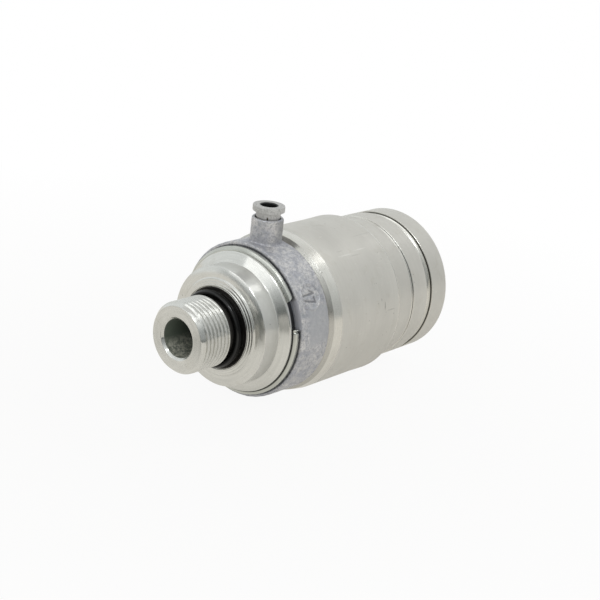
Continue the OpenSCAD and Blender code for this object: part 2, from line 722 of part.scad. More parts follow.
module valve_poppet() {
    nose_x = seat_x + 1;
    nose_pin_r = nose_pin_d / 2;
    tip_x = seat_x + nose_pin_l;
    boss_r = valve_spring_d / 2 - valve_wire / 2 - 0.25;
    color(steel) difference() {
        turned_profile([
            [guide_x - 4, 0], [guide_x - 4, stem_r - 0.4], [guide_x - 3.6, stem_r],
            [head_back_x - 2.2, stem_r], [head_back_x - 2.2, boss_r - 0.3], [head_back_x - 1.9, boss_r],
            [head_back_x, boss_r], [head_back_x, head_r - 0.2], [head_back_x + 0.2, head_r],
            [head_line - head_r, head_r], [nose_x, head_line - nose_x], [nose_x + 0.4, nose_pin_r],
            [tip_x - 0.6, nose_pin_r], [tip_x, nose_pin_r - 0.6], [tip_x, 0]
        ]);
        round_ring(poppet_seal_x, poppet_seal_r, poppet_seal_w);
    }
}

module poppet_seal() {
    color(rubber) round_ring(poppet_seal_x, poppet_seal_r, poppet_seal_w);
}

port_adapter();
stud_o_ring();
retaining_ring();
drain_seal_front();
drain_seal_rear();
drain_ring();
drain_collet();
drain_grip_ring();
drain_tube_seal();
housing();
housing_seal();
end_sleeve();
wiper_seal();
front_snap_ring();
lock_ring();
carrier_tail_seal();
carrier_backup_ring();
rear_spring();
front_spring();
socket_carrier();
lock_balls();
probe_seal();
probe_backup_ring();
valve_guide();
guide_snap_ring();
valve_spring();
valve_poppet();
poppet_seal();
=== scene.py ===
import math

import bmesh
import bpy
import numpy as np
from mathutils import Matrix, Vector


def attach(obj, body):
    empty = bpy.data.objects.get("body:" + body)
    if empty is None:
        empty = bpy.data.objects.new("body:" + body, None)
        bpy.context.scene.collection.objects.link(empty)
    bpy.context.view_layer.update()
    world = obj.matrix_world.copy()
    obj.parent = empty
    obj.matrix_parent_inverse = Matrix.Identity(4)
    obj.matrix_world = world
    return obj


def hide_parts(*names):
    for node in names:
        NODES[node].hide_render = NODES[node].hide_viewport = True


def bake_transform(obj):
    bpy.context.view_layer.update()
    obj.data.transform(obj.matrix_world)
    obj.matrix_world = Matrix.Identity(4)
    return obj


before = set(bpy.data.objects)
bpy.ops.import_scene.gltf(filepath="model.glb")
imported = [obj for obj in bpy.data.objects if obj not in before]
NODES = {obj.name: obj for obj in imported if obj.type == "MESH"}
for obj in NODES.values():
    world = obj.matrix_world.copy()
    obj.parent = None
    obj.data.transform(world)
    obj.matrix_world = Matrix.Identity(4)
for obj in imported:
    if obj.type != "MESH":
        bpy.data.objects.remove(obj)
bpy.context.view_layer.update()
MM = 0.001
scene = bpy.context.scene

# ---------------------------------------------------------------- sizes

# In millimetres. _X is a place along the coupler's axis, _R a radius about it.
STUD_END_X = -16.2
STUD_R = 11.0
THREAD_PITCH = 1.5
THREAD_DEPTH = 0.57
THREAD_FOOT_X = -4.98
BORE_R = 5.85
RELIEF_R = 9.75
HUB_R = 18.65
FLANGE_R = 21.92
FLANGE_END_X = 9.97
NECK_R = 21.65
NECK_END_X = 25.33
SPIGOT_X = 19.25
CAST_R = 24.45
HOUSING_X = 25.35
HOUSING_R = 25.9
HOUSING_BORE_R = 19.4
SHOULDER_X = 58.7
HOUSING_END_X = 78.7
SLEEVE_X = 68.5
SLEEVE_R = 24.3
SLEEVE_INNER_R = 17.6
SLEEVE_END_X = 87.3
GROOVE_X = 77.35
GROOVE_HALF_WIDTH = 1.5
GROOVE_DEPTH = 1.75
GROOVE_WALL_X = 79.0

# ---------------------------------------------------------------- camera

CAMERA_AT = Vector((-287.332, -257.781, 146.793)) * MM
CAMERA_RIGHT = Vector((0.64493, -0.75657, 0.10804))
CAMERA_UP = Vector((0.18691, 0.29322, 0.93759))
CAMERA_BACK = -Vector((0.74103, 0.58449, -0.33052))
FOCAL_MM = 82.26
SENSOR_MM = 36.0

camera_data = bpy.data.cameras.new("camera")
camera_data.sensor_width = SENSOR_MM
camera_data.lens = FOCAL_MM
camera_data.clip_start = 0.01
camera = bpy.data.objects.new("camera", camera_data)
scene.collection.objects.link(camera)
turn = Matrix((CAMERA_RIGHT, CAMERA_UP, CAMERA_BACK)).transposed().to_4x4()
camera.matrix_world = Matrix.Translation(CAMERA_AT) @ turn
scene.camera = camera
scene.view_settings.view_transform = "Standard"


# ---------------------------------------------------------------- node helpers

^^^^

Directive: Each line from the one bearing "port_adapter();" through the one bearing "NODES[node].hide_render = NODES[node].hide_viewport" is to be duplicated without change; all remaining lines are to be left out.

Answer to the problem:
port_adapter();
stud_o_ring();
retaining_ring();
drain_seal_front();
drain_seal_rear();
drain_ring();
drain_collet();
drain_grip_ring();
drain_tube_seal();
housing();
housing_seal();
end_sleeve();
wiper_seal();
front_snap_ring();
lock_ring();
carrier_tail_seal();
carrier_backup_ring();
rear_spring();
front_spring();
socket_carrier();
lock_balls();
probe_seal();
probe_backup_ring();
valve_guide();
guide_snap_ring();
valve_spring();
valve_poppet();
poppet_seal();
=== scene.py ===
import math

import bmesh
import bpy
import numpy as np
from mathutils import Matrix, Vector


def attach(obj, body):
    empty = bpy.data.objects.get("body:" + body)
    if empty is None:
        empty = bpy.data.objects.new("body:" + body, None)
        bpy.context.scene.collection.objects.link(empty)
    bpy.context.view_layer.update()
    world = obj.matrix_world.copy()
    obj.parent = empty
    obj.matrix_parent_inverse = Matrix.Identity(4)
    obj.matrix_world = world
    return obj


def hide_parts(*names):
    for node in names:
        NODES[node].hide_render = NODES[node].hide_viewport = True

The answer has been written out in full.